Being able to deliver the right product at the right time to the customer has become a baseline expectation. Companies have made significant investments in Enterprise Resource Planning (ERP) systems to help them manage their supply chains. 

But ultimately, most companies maintain large amounts of inventory to help buffer customer demand and ensure that customer expectations are met. This “inventory buffer” can be an effective way to meet customer demand, but requires a significant investment of cash made by the company.

Inventory Management

While improvements have been made in forecasting, the use of Sales, Financial and Operating Planning (SFOP), and the establishment of various performance metrics, it is still very difficult to reduce the investment maintained in inventory. 

As soon as the first order is missed due to such a reduction, the emotional response outweighs the potential cash flow that might be freed up from reducing inventory levels. As a result, investment in inventory continues to grow. 


THE PUSH SYSTEM

The system depicted above is referred to as a “push” system. It requires accurate forecasting information to predict what location will need stock and when it will be needed—a very daunting task and one that few (if any) companies do well. 
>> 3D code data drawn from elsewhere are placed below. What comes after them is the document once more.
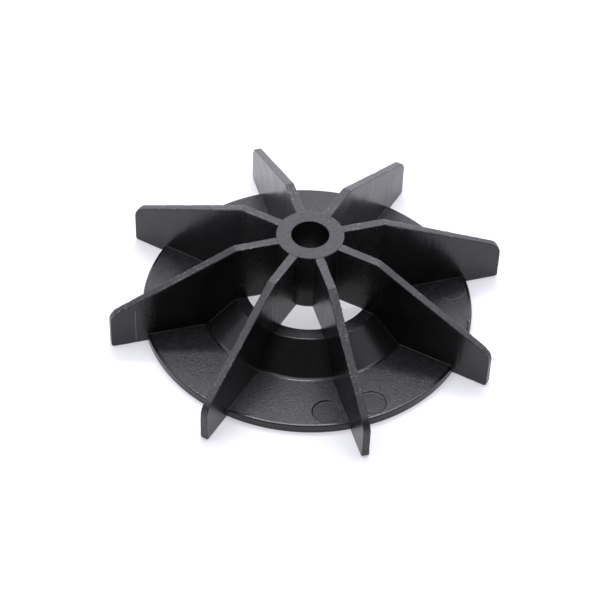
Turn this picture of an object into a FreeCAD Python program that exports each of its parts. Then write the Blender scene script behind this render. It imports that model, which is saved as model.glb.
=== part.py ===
import FreeCAD, Part
import math
import os
import Sketcher
from FreeCAD import Placement, Rotation, Vector

# Radial cooling-fan wheel for a small electric motor, moulded in plastic.
# Frame: millimetres, +Z along the axis of rotation towards the hub's nose,
# origin on the axis at the disc's back face (the plane it lies on).
# The moulding is built from its natural features, each a closed solid of its
# own that meets its neighbours face to face: hub, blades, flat disc, conical
# eye collar and the flat lip round the eye.

# ---------------------------------------------------------------- dimensions
DIMENSIONS = [
    ("disc_radius", 50.0, "outer radius of the flat disc"),
    ("disc_thickness", 2.8, "thickness of the flat disc"),
    ("rim_chamfer", 0.4, "break on the disc's top outer edge"),
    ("collar_foot_radius", 31.8, "radius where the cone wall meets the disc"),
    ("collar_top_radius", 23.3, "radius where the cone wall meets the lip"),
    ("collar_height", 11.0, "height of the lip's top face"),
    ("eye_radius", 19.2, "radius of the air eye"),
    ("shell_wall", 2.6, "wall of the cone and of the lip"),
    ("hub_radius", 10.1, "outer radius of the hub"),
    ("hub_top", 31.2, "height of the hub's nose face"),
    ("hub_foot_height", 10.4, "height of the hub's lower end"),
    ("hub_foot_chamfer", 0.9, "break on the hub's lower outer edge"),
    ("bore_radius", 5.5, "radius of the shaft bore"),
    ("bore_chamfer", 0.4, "lead-in at both ends of the bore"),
    ("blade_count", 8, "number of blades, evenly spaced"),
    ("blade_top", 31.1, "height of the blades' level top edge, a hair below the hub's"),
    ("blade_kink_radius", 22.85, "where the blade's top edge starts to slope"),
    ("blade_tip_radius", 61.0, "radius of the blade's outer edge"),
    ("blade_tip_height", 12.8, "height of the blade's outer edge at the corner"),
    ("blade_foot_height", 0.1, "height of the blade's lower edge beyond the disc"),
    ("blade_root_thickness", 3.1, "blade thickness at the hub"),
    ("blade_tip_thickness", 2.3, "blade thickness at the outer edge"),
    ("blade_corner_radius", 4.7, "radius of the blade's outer top corner"),
    ("blade_foot_radius", 0.8, "radius of the blade's outer bottom corner"),
    ("mark_radius", 4.35, "radius of the round ejector marks"),
    ("mark_depth", 0.35, "depth of the sunk ejector marks"),
    ("mark_height", 0.25, "height of the proud ejector mark"),
    ("mark_pitch_radius", 44.45, "distance of the ejector marks from the axis"),
    ("mark_a_angle", 261.45, "direction of the first sunk ejector mark, degrees"),
    ("mark_b_angle", 279.1, "direction of the second sunk ejector mark, degrees"),
    ("mark_c_angle", 352.1, "direction of the proud ejector mark, degrees"),
    ("rim_mark_radius", 2.9, "radius of the small sunk mark on the disc's rim"),
    ("rim_mark_pitch", 51.2, "distance of the small rim mark from the axis"),
    ("rim_mark_angle", 334.1, "direction of the small rim mark, degrees"),
]

doc = FreeCAD.newDocument("blower_wheel")
sheet = doc.addObject("Spreadsheet::Sheet", "Dimensions")
for row, (alias, number, note) in enumerate(DIMENSIONS, start=1):
    sheet.set("A%d" % row, note)
    sheet.set("B%d" % row, str(number))
    sheet.setAlias("B%d" % row, alias)
doc.recompute()


class Dim:
    """A number together with the sheet expression that gives it."""

    def __init__(self, value, text):
        self.value = float(value)
        self.text = text

    def __add__(self, other):
        other = as_dim(other)
        return Dim(self.value + other.value, "(%s + %s)" % (self.text, other.text))

    def __sub__(self, other):
        other = as_dim(other)
        return Dim(self.value - other.value, "(%s - %s)" % (self.text, other.text))

    def __mul__(self, other):
        other = as_dim(other)
        return Dim(self.value * other.value, "(%s * %s)" % (self.text, other.text))

    def __truediv__(self, other):
        other = as_dim(other)
        return Dim(self.value / other.value, "(%s / %s)" % (self.text, other.text))


def as_dim(x):
    return x if isinstance(x, Dim) else Dim(x, "%.6f" % x)


def cell(alias):
    return Dim(float(sheet.get(alias)), "Dimensions.%s" % alias)


def root(x):
    return Dim(math.sqrt(x.value), "sqrt(%s)" % x.text)


def cosine(x):
    return Dim(math.cos(math.radians(x.value)), "cos(%s * 1 deg)" % x.text)


def sine(x):
    return Dim(math.sin(math.radians(x.value)), "sin(%s * 1 deg)" % x.text)


ZERO = Dim(0.0, "0")

# ------------------------------------------------------------ sketch helpers


def origin_plane(body, role):
    for feature in body.Origin.OriginFeatures:
        if feature.Role == role:
            return feature
    raise RuntimeError("no plane " + role)


def new_sketch(body, name, role, height=None):
    """A sketch on one of the body's own origin planes, raised by height."""
    sk = body.newObject("Sketcher::SketchObject", name)
    sk.AttachmentSupport = [(origin_plane(body, role), "")]
    sk.MapMode = "FlatFace"
    if height is not None:
        sk.AttachmentOffset = Placement(Vector(0, 0, height.value), Rotation())
        sk.setExpression("AttachmentOffset.Base.z", height.text)
    return sk


def pin_point(sk, geo, pos, dim, kind, name):
    """Holds one coordinate of a point at a distance from the sketch's origin."""
    if abs(dim.value) < 1e-9:
        # a zero coordinate puts the point on the other axis
        axis = -2 if kind == "DistanceX" else -1
        sk.addConstraint(Sketcher.Constraint("PointOnObject", geo, pos, axis))
        return
    if dim.value > 0:
        index = sk.addConstraint(Sketcher.Constraint(kind, -1, 1, geo, pos, dim.value))
        text = dim.text
    else:
        index = sk.addConstraint(Sketcher.Constraint(kind, geo, pos, -1, 1, -dim.value))
        text = "-(%s)" % dim.text
    sk.renameConstraint(index, name)
    sk.setExpression("Constraints." + name, text)


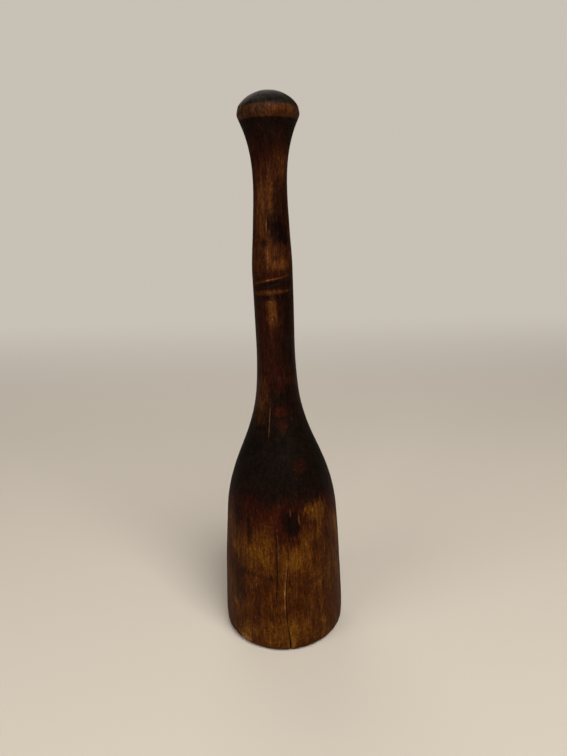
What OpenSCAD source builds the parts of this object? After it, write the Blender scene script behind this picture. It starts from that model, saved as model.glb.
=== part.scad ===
// Wooden pestle, turned from one billet: striking face, head, shoulder, handle and knob are one piece.
// Millimetres. +Z runs up the head's axis, and the origin is the middle of the flat striking face.
// The front, where the drying check shows, faces -Y.
// The outline is set out as a turner does it: a diameter and a taper at each gauge mark, and the
// length from each mark to the next. Smooth curves join the marks.

/* [Head] */
// Radius of the worn edge round the striking face
edge_round = 5; // [2:0.5:10]
// Diameter just above the worn edge
foot_d = 85.2; // [74:0.2:110]
// Length from the worn edge up to the belly
foot_len = 7; // [4:0.5:15]
// Diameter of the belly, the widest ring of the head
belly_d = 85.8; // [74:0.2:110]
// Taper of the side just above the belly, in degrees
belly_taper = 1.7; // [0:0.1:5]
// Length of the side, from the belly to the brow
side_len = 78; // [50:1:110]
// Diameter of the brow, where the head turns in to the shoulder
brow_d = 77.7; // [64:0.1:100]
// Taper at the brow, in degrees
brow_taper = 4.3; // [1:0.1:10]

/* [Shoulder] */
// Length from the brow down the slope to its steepest ring
slope_len = 47; // [34:1:70]
// Diameter at the steepest ring
slope_d = 52.3; // [40:0.1:70]
// Taper at the steepest ring, in degrees
slope_taper = 23.9; // [15:0.1:32]
// Length from the steepest ring to the root of the handle
root_len = 43; // [32:1:60]
// Diameter at the root of the handle
root_d = 28.3; // [24:0.1:36]
// Taper at the root, in degrees
root_taper = 5.4; // [2:0.1:9]

/* [Handle] */
// Length from the root to the slim lower grip
waist_len = 31; // [20:1:50]
// Diameter of the lower grip
waist_d = 25.7; // [20:0.1:32]
// Length from the lower grip to the swelling left by an old growth ring
swell_len = 44; // [30:1:70]
// Diameter of the swelling
swell_d = 26.2; // [20:0.1:34]
// Length from the swelling to the upper grip
grip_len = 27; // [18:1:40]
// Diameter of the upper grip
grip_d = 23.5; // [18:0.1:30]
// Taper of the upper grip, in degrees
grip_taper = 2.9; // [0:0.1:6]
// Length from the upper grip to the neck
neck_len = 24; // [16:1:40]
// Diameter of the neck, the thinnest place
neck_d = 21.3; // [16:0.1:28]

/* [Knob] */
// Length from the neck to the lower edge of the worn band round the knob
flare_len = 37.2; // [26:0.2:50]
// Diameter at the lower edge of the band
flare_d = 35.5; // [30:0.1:46]
// Flare just below the band, in degrees
flare_taper = 25; // [15:0.5:35]
// Height of the band
band_h = 6.8; // [4:0.2:12]
// Diameter of the knob at the middle of the band
knob_d = 37.8; // [32:0.1:50]
// Diameter at the band's upper edge, where the dome starts
rim_d = 36.6; // [30:0.1:48]
// Height of the dome above the band
dome_h = 10; // [5:0.5:18]
// Fullness of the dome: 2 is a half ellipse, and less leaves a crisper rim
dome_fullness = 1.4; // [1.1:0.1:2]

/* [Bend of the handle] */
// How far the upper handle and the knob stand off the head's axis, towards -X
crook = 2.2; // [0:0.1:8]
// How the bend gathers: 1 is an even lean, and more keeps it nearer the swelling
crook_ease = 1.4; // [1:0.1:2.5]

/* [Drying check] */
// Width of the check at the striking face
check_w = 1.3; // [0.3:0.1:3]
// Depth of the check at the striking face
check_depth = 9; // [1:0.5:16]
// Height at which the check closes
check_len = 88; // [30:1:140]
// Middle of the check's path, in degrees round from the front towards +X
check_side = 3.7; // [-40:0.1:40]
// How far its path wanders to each side, in degrees
check_sway = 1.8; // [0:0.1:4]
// Height of one full wander
check_wave = 80; // [40:1:160]

/* [Fineness] */
// Facets round the pestle
facets = 64; // [40:4:72]

/* [Hidden] */
wood = [0.36, 0.2, 0.085];
front = -90;

// Heights of the gauge marks, each from the one below.
foot_z = edge_round;
belly_z = foot_z + foot_len;
brow_z = belly_z + side_len;
slope_z = brow_z + slope_len;
root_z = slope_z + root_len;
waist_z = root_z + waist_len;
swell_z = waist_z + swell_len;
grip_z = swell_z + grip_len;
neck_z = grip_z + neck_len;
flare_z = neck_z + flare_len;
band_z = flare_z + band_h / 2;
rim_z = flare_z + band_h;
top_z = rim_z + dome_h;

// One gauge mark: height, radius, slope of the side, and the rings in the stretch above it.
marks = [
    [foot_z, foot_d / 2, tan(belly_taper), 2],
    [belly_z, belly_d / 2, -tan(belly_taper), 9],
    [brow_z, brow_d / 2, -tan(brow_taper), 9],
    [slope_z, slope_d / 2, -tan(slope_taper), 9],
    [root_z, root_d / 2, -tan(root_taper), 4],
    [waist_z, waist_d / 2, 0, 6],
    [swell_z, swell_d / 2, 0, 4],
    [grip_z, grip_d / 2, -tan(grip_taper), 4],
    [neck_z, neck_d / 2, 0, 10],
    [flare_z, flare_d / 2, tan(flare_taper), 0]
];
band = [
    [flare_z, flare_d / 2, (knob_d - flare_d) / band_h, 3],
    [band_z, knob_d / 2, 0, 3],
    [rim_z, rim_d / 2, (rim_d - knob_d) / band_h, 0]
];
edge_rings = 5;
dome_rings = 8;

// The smooth curve from mark a to mark b, at the share t of the way up.
function between(a, b, t) = let (h = b[0] - a[0])
    [a[0] + h * t,
     a[1] * (2 * pow(t, 3) - 3 * pow(t, 2) + 1) + a[2] * h * (pow(t, 3) - 2 * pow(t, 2) + t)
     + b[1] * (3 * pow(t, 2) - 2 * pow(t, 3)) + b[2] * h * (pow(t, 3) - pow(t, 2))];

function joined(list) = [
    for (i = [0 : len(list) - 2], k = [0 : list[i][3] - 1]) between(list[i], list[i + 1], k / list[i][3])
];

// The whole outline from the striking face to the last ring below the top, as [height, radius].
worn_edge = [
    for (k = [0 : edge_rings - 1]) let (a = 90 * k / edge_rings)
        [edge_round * (1 - cos(a)), foot_d / 2 - edge_round * (1 - sin(a))]
];
dome = [
    for (k = [0 : dome_rings - 1]) let (a = 90 * k / dome_rings)
        [rim_z + dome_h * pow(sin(a), 2 / dome_fullness), rim_d / 2 * cos(a)]
];
outline = concat(worn_edge, joined(marks), joined(band), dome);

// The handle leans off the axis from the brow up, and straightens at the swelling.
function lean(z) = -crook * pow(max(0, min(1, (z - brow_z) / (swell_z - brow_z))), crook_ease);

function ring(z, r) = [
    for (k = [0 : facets - 1]) let (a = front + 360 * k / facets)
        [lean(z) + r * cos(a), r * sin(a), z]
];

// The turned billet: a ring of points at each step of the outline, skinned from face to crown.
module billet() {
    rings = len(outline);
    face_mid = rings * facets;
    top_mid = face_mid + 1;
    last = face_mid - facets;
    points = [for (step = outline) each ring(step[0], step[1])];
    side = [
        for (j = [0 : rings - 2], k = [0 : facets - 1])
            let (a = j * facets + k, b = j * facets + (k + 1) % facets)
                each [[a, a + facets, b + facets], [a, b + facets, b]]
    ];
    striking_face = [for (k = [0 : facets - 1]) [face_mid, k, (k + 1) % facets]];
    crown = [for (k = [0 : facets - 1]) [top_mid, last + (k + 1) % facets, last + k]];
    polyhedron(
        points = concat(points, [[0, 0, 0], [lean(top_z), 0, top_z]]),
        faces = concat(side, striking_face, crown)
    );
}

// The drying check: a wedge that is widest and deepest at the striking face and closes with height.
// It stands past the wood at the front and under the face, so that it cuts right through both.
check_steps = 16;
past = 2;
hair = 0.02;

// A slice of the wedge at height z: its root inside the wood, then its two lips outside.
function check_slice(z) = let (
        open = max(0, 1 - z / check_len),
        r = lookup(max(z, edge_round), outline),
        lips = r + past,
        a = front + check_side + check_sway * cos(360 * z / check_wave),
        out = [cos(a), sin(a)],
        across = [-sin(a), cos(a)] * (check_w * open + hair) / 2 * lips / r)
    [for (p = [out * (r - check_depth * open - hair), out * lips + across, out * lips - across])
        [lean(z) + p[0], p[1], z]];

module drying_check() {
    slices = [for (k = [0 : check_steps]) check_slice(-past + (check_len + past) * k / check_steps)];
    corners = len(slices[0]);
    last = corners * (len(slices) - 1);
    side = [
        for (k = [0 : len(slices) - 2], i = [0 : corners - 1])
            let (a = corners * k + i, b = corners * k + (i + 1) % corners)
                each [[a, a + corners, b + corners], [a, b + corners, b]]
    ];
    polyhedron(
        points = [for (slice = slices) each slice],
        faces = concat(side, [[0, 1, 2], [last + 2, last + 1, last]])
    );
}

module pestle() {
    color(wood)
        difference() {
            billet();
            drying_check();
        }
}

pestle();
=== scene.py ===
"""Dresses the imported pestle: one turned billet of old wood, with its checks, knots, wear and finish.

Heights are measured up from the striking face. Turns are degrees round the pestle from the front, which
faces -Y, towards +X. The wood is turned and marked straight first, and then takes the bend of the handle.
"""

import math
from typing import NamedTuple

import bpy
import numpy as np
from mathutils import Matrix, Vector, noise


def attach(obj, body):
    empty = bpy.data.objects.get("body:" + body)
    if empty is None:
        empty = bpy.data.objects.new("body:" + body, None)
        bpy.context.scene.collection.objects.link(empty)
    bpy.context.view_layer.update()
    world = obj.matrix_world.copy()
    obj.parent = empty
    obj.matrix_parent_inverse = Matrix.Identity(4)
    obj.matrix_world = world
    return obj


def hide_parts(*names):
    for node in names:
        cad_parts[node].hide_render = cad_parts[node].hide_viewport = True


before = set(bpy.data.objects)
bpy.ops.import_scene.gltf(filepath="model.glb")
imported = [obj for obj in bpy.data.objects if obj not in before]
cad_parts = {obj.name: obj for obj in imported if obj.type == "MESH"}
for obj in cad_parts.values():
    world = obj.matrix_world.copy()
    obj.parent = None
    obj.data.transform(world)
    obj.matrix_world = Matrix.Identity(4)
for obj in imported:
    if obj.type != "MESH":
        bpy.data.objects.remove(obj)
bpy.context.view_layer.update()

bl_info = {
    "name": "Turned pestle",
    "version": (1, 0, 0),
    "blender": (4, 5, 0),
    "location": "View3D > Sidebar > Pestle",
    "description": "Turns, marks and finishes a one-piece wooden pestle",
    "category": "Mesh",
}

MM = 0.001
BODY = "root"
NODE = "pestle"


def length(name, millimetres, description):
    """A size that is given in millimetres and kept in metres."""
    size = millimetres * MM
    return bpy.props.FloatProperty(
        name=name, description=description, default=size, min=0.0, subtype="DISTANCE", unit="LENGTH"
    )


def angle(name, degrees, description):
    """An angle that is given in degrees."""
    return bpy.props.FloatProperty(
        name=name, description=description, default=math.radians(degrees), subtype="ANGLE", unit="ROTATION"
    )


def number(name, value, description):
    """A plain number of 1 or more."""
    return bpy.props.FloatProperty(name=name, description=description, default=value, min=1.0)


def tone(name, red, green, blue, description):
    """A colour that is given as a screen shows it, from 0 to 255, and kept as light."""
    shares = [value / 255 for value in (red, green, blue)]
    light = [s / 12.92 if s < 0.04045 else ((s + 0.055) / 1.055) ** 2.4 for s in shares]
    return bpy.props.FloatVectorProperty(
        name=name, description=description, default=(*light, 1.0), size=4, min=0.0, max=1.0, subtype="COLOR"
    )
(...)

It still does not account for the one constant in the supply chain, which is variability of demand, as well as how to react quickly to that variability. 

A lean approach seeks to create flexibility in the distribution of products that can respond to this variability. This all sounds too good to be true and while it is not easy, the benefits in terms of increased customer satisfaction and cash flow can make it worth the effort.

One of the primary lean principles is continuous flow. Those who have spent time on the plant floor may be very familiar with this concept – but it is not as well known on the distribution side of the business. 

Lean seeks to create constant flow of product. So in distribution, the questions we must ask ourselves are:
• How best to replenish and deploy inventory as close to the customer’s buy signal as possible; and
• Recognizing that we will have forecast error, what can we do to immediately offset that error? 

Answering these questions will allow us to create a “pull replenishment” system – where the purchase of our product from a location “pulls” an inventory replenishment right behind it. Now, our replenishment is based on actual customer demand, rather than just relying on a forecast.

Too Good To Be True? 
An ideal state – where one sale triggers one replenishment - probably is. In reality, we rarely know exactly when a customer will want to purchase an item and exactly when to order it from our vendor so that it arrives on time. To move closer to a “pull system,” we have to think differently. 

First, we must look at replenishment lead time, which is the total time it takes to replenish inventory from the source. Lean asks us to find ways to trim the various elements of this lead time. 

Reduction of replenishment lead time will allow us to react more quickly to the variability of customer demand and become less reliant on forecasting and our MRP system. 

Second, think about reducing order quantities. Order quantities have a direct impact on costs and our flexibility.  Larger order quantities require increased storage costs and often result in obsolete inventory.  Smaller order quantities result in more frequent replenishment, lower overall inventory and increased cash flow. 

Finally, determine what your target inventory level should be for each SKU. Set up inventory buffer’s to account for customer variability and monitor the target inventory levels at each location to determine if the right amount of stock is on hand. 

Spend more time managing replenishment lead time and target inventory levels and less time on day-to-day purchasing and transferring goods between locations.

While we may not be able to eliminate inventory from the equation, we can certainly seek to reduce the sizable investment of cash it requires while still meeting our customer demand. 

Changing the mindset from push to pull thinking can have a significant impact on your business.